Read the data and repeat all of it exactly.
"""
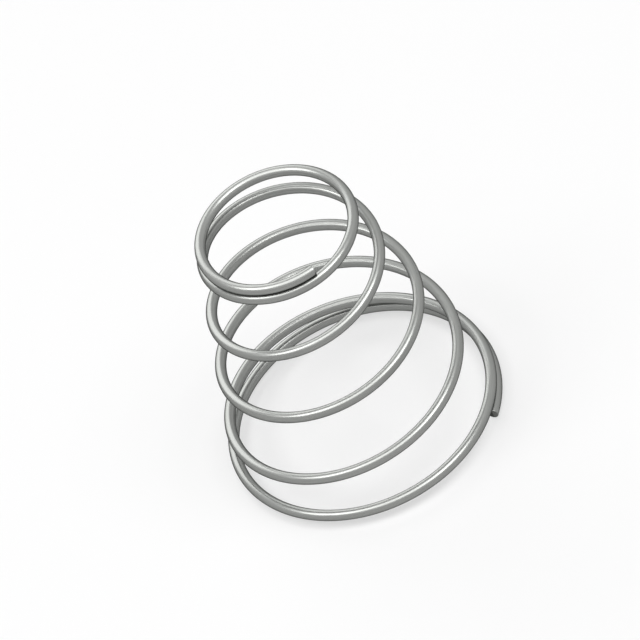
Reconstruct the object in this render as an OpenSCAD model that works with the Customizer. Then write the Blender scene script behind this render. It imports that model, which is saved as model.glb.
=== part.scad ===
// Conical compression spring, coiled from one round wire.
// Both ends are wound closed and left unground, and the wire is cut square.
// The spring stands on its large end, on the plane z = 0, and its axis is Z.
// Lengths are in millimetres and angles in degrees. A place along the wire is
// given in turns, counted from the wire's cut at the large end.

/* [Wire] */
// Diameter of the round wire
wire_d = 1.6; // [1:0.05:2]

/* [Cone] */
// Outside diameter of the coil at the large end
large_od = 40; // [34:0.1:60]
// Outside diameter of the coil at the small end
small_od = 23.4; // [16:0.1:30]
// Free length, from the lowest point to the highest
free_length = 43.4; // [36:0.1:80]

/* [Turns] */
// Turns wound closed at the large end
large_closed_turns = 1.22; // [1:0.01:1.75]
// Turns wound open between the closed ends
open_turns = 3.43; // [2:0.01:6]
// Turns wound closed at the small end
small_closed_turns = 1.23; // [1:0.01:1.75]
// Turns over which the coil eases from closed to open, and back
bend_turns = 0.25; // [0.1:0.05:0.5]
// Hand of the coil, as of a screw thread
hand = "right"; // [right, left]
// Direction of the wire's cut at the large end, from +X towards +Y
cut_angle = -34.2; // [-180:0.1:180]

/* [Closed ends] */
// Radius lost in each closed turn
closed_taper = 0.3; // [0:0.05:0.6]
// Clear space between one closed turn and the next
closed_gap = 0.05; // [0.04:0.01:0.3]

/* [Smoothness] */
// Flat sides around the wire
wire_sides = 16; // [12:2:18]
// Steps along the wire in each turn
steps_per_turn = 56; // [36:4:60]

/* [Hidden] */

steel_grey = [0.66, 0.66, 0.65];

// Radii of the wire's centre line at the two cuts
large_r = (large_od - wire_d) / 2;
small_r = (small_od - wire_d) / 2;

// Places along the wire, in turns
open_from = large_closed_turns;
open_to = open_from + open_turns;
total_turns = open_to + small_closed_turns;

// Height gained in one closed turn, and what an open turn gains or loses besides
closed_pitch = sqrt((wire_d + closed_gap) ^ 2 - closed_taper ^ 2);
open_pitch = (free_length - wire_d - closed_pitch * total_turns) / open_turns;
open_taper = (large_r - small_r - closed_taper * total_turns) / open_turns;

// With this corner radius, the section's polygon has the area of the round wire
corner_r = wire_d / 2 * sqrt(2 * PI / (wire_sides * sin(360 / wire_sides)));
steps = ceil(total_turns * steps_per_turn);

// How open the coil is u turns past a bend, from 0 to 1, and the sum of that up to u
function bend(u) = min(max(u / bend_turns + 1 / 2, 0), 1);
function bend_sum(u) =
    u < bend_turns / 2 ? max(u + bend_turns / 2, 0) ^ 2 / (2 * bend_turns) : u;

// How open the coil is at t turns, and how many open turns lie behind that place
function openness(t) = bend(t - open_from) - bend(t - open_to);
function open_behind(t) = bend_sum(t - open_from) - bend_sum(t - open_to);

// Radius and height of the wire's centre line at t turns, and their change per turn
function radius(t) = large_r - closed_taper * t - open_taper * open_behind(t);
function height(t) = wire_d / 2 + closed_pitch * t + open_pitch * open_behind(t);
function radius_change(t) = -closed_taper - open_taper * openness(t);
function height_change(t) = closed_pitch + open_pitch * openness(t);

// Directions at t turns: out from the axis, around it, and along the wire
function unit(v) = v / norm(v);
function outwards(t) = [cos(360 * t), sin(360 * t), 0];
function around(t) = [-sin(360 * t), cos(360 * t), 0];
function along(t) =
    unit(radius_change(t) * outwards(t) + 2 * PI * radius(t) * around(t) + [0, 0, height_change(t)]);

// Centre of the wire, and the two axes of a section cut square across it
function centre(t) = radius(t) * outwards(t) + [0, 0, height(t)];
function section_out(t) = unit(outwards(t) - (outwards(t) * along(t)) * along(t));
function section_up(t) = cross(along(t), section_out(t));

// Corners of the section, with a flat side above and a flat side below
function ring(t) =
    let (c = centre(t), out = section_out(t), up = section_up(t))
    [for (k = [0:wire_sides - 1])
        let (a = 360 * (k + 1 / 2) / wire_sides)
        c + corner_r * (cos(a) * out + sin(a) * up)];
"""
**Task output**
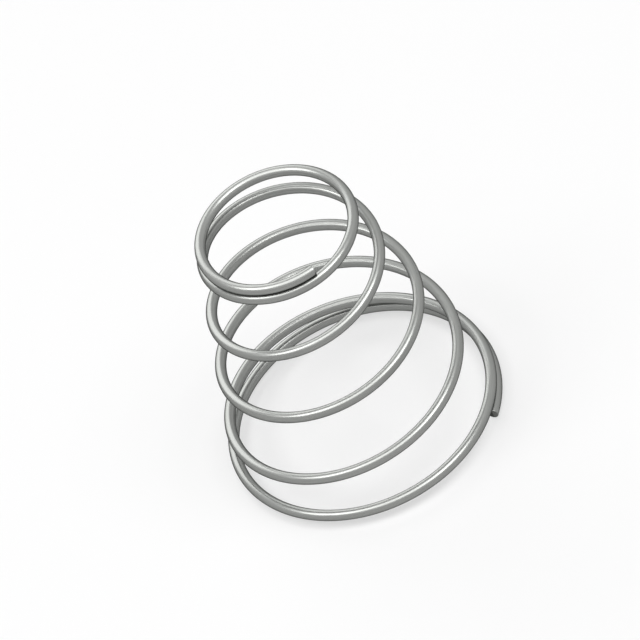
Reconstruct the object in this render as an OpenSCAD model that works with the Customizer. Then write the Blender scene script behind this render. It imports that model, which is saved as model.glb.
=== part.scad ===
// Conical compression spring, coiled from one round wire.
// Both ends are wound closed and left unground, and the wire is cut square.
// The spring stands on its large end, on the plane z = 0, and its axis is Z.
// Lengths are in millimetres and angles in degrees. A place along the wire is
// given in turns, counted from the wire's cut at the large end.

/* [Wire] */
// Diameter of the round wire
wire_d = 1.6; // [1:0.05:2]

/* [Cone] */
// Outside diameter of the coil at the large end
large_od = 40; // [34:0.1:60]
// Outside diameter of the coil at the small end
small_od = 23.4; // [16:0.1:30]
// Free length, from the lowest point to the highest
free_length = 43.4; // [36:0.1:80]

/* [Turns] */
// Turns wound closed at the large end
large_closed_turns = 1.22; // [1:0.01:1.75]
// Turns wound open between the closed ends
open_turns = 3.43; // [2:0.01:6]
// Turns wound closed at the small end
small_closed_turns = 1.23; // [1:0.01:1.75]
// Turns over which the coil eases from closed to open, and back
bend_turns = 0.25; // [0.1:0.05:0.5]
// Hand of the coil, as of a screw thread
hand = "right"; // [right, left]
// Direction of the wire's cut at the large end, from +X towards +Y
cut_angle = -34.2; // [-180:0.1:180]

/* [Closed ends] */
// Radius lost in each closed turn
closed_taper = 0.3; // [0:0.05:0.6]
// Clear space between one closed turn and the next
closed_gap = 0.05; // [0.04:0.01:0.3]

/* [Smoothness] */
// Flat sides around the wire
wire_sides = 16; // [12:2:18]
// Steps along the wire in each turn
steps_per_turn = 56; // [36:4:60]

/* [Hidden] */

steel_grey = [0.66, 0.66, 0.65];

// Radii of the wire's centre line at the two cuts
large_r = (large_od - wire_d) / 2;
small_r = (small_od - wire_d) / 2;

// Places along the wire, in turns
open_from = large_closed_turns;
open_to = open_from + open_turns;
total_turns = open_to + small_closed_turns;

// Height gained in one closed turn, and what an open turn gains or loses besides
closed_pitch = sqrt((wire_d + closed_gap) ^ 2 - closed_taper ^ 2);
open_pitch = (free_length - wire_d - closed_pitch * total_turns) / open_turns;
open_taper = (large_r - small_r - closed_taper * total_turns) / open_turns;

// With this corner radius, the section's polygon has the area of the round wire
corner_r = wire_d / 2 * sqrt(2 * PI / (wire_sides * sin(360 / wire_sides)));
steps = ceil(total_turns * steps_per_turn);

// How open the coil is u turns past a bend, from 0 to 1, and the sum of that up to u
function bend(u) = min(max(u / bend_turns + 1 / 2, 0), 1);
function bend_sum(u) =
    u < bend_turns / 2 ? max(u + bend_turns / 2, 0) ^ 2 / (2 * bend_turns) : u;

// How open the coil is at t turns, and how many open turns lie behind that place
function openness(t) = bend(t - open_from) - bend(t - open_to);
function open_behind(t) = bend_sum(t - open_from) - bend_sum(t - open_to);

// Radius and height of the wire's centre line at t turns, and their change per turn
function radius(t) = large_r - closed_taper * t - open_taper * open_behind(t);
function height(t) = wire_d / 2 + closed_pitch * t + open_pitch * open_behind(t);
function radius_change(t) = -closed_taper - open_taper * openness(t);
function height_change(t) = closed_pitch + open_pitch * openness(t);

// Directions at t turns: out from the axis, around it, and along the wire
function unit(v) = v / norm(v);
function outwards(t) = [cos(360 * t), sin(360 * t), 0];
function around(t) = [-sin(360 * t), cos(360 * t), 0];
function along(t) =
    unit(radius_change(t) * outwards(t) + 2 * PI * radius(t) * around(t) + [0, 0, height_change(t)]);

// Centre of the wire, and the two axes of a section cut square across it
function centre(t) = radius(t) * outwards(t) + [0, 0, height(t)];
function section_out(t) = unit(outwards(t) - (outwards(t) * along(t)) * along(t));
function section_up(t) = cross(along(t), section_out(t));

// Corners of the section, with a flat side above and a flat side below
function ring(t) =
    let (c = centre(t), out = section_out(t), up = section_up(t))
    [for (k = [0:wire_sides - 1])
        let (a = 360 * (k + 1 / 2) / wire_sides)
        c + corner_r * (cos(a) * out + sin(a) * up)];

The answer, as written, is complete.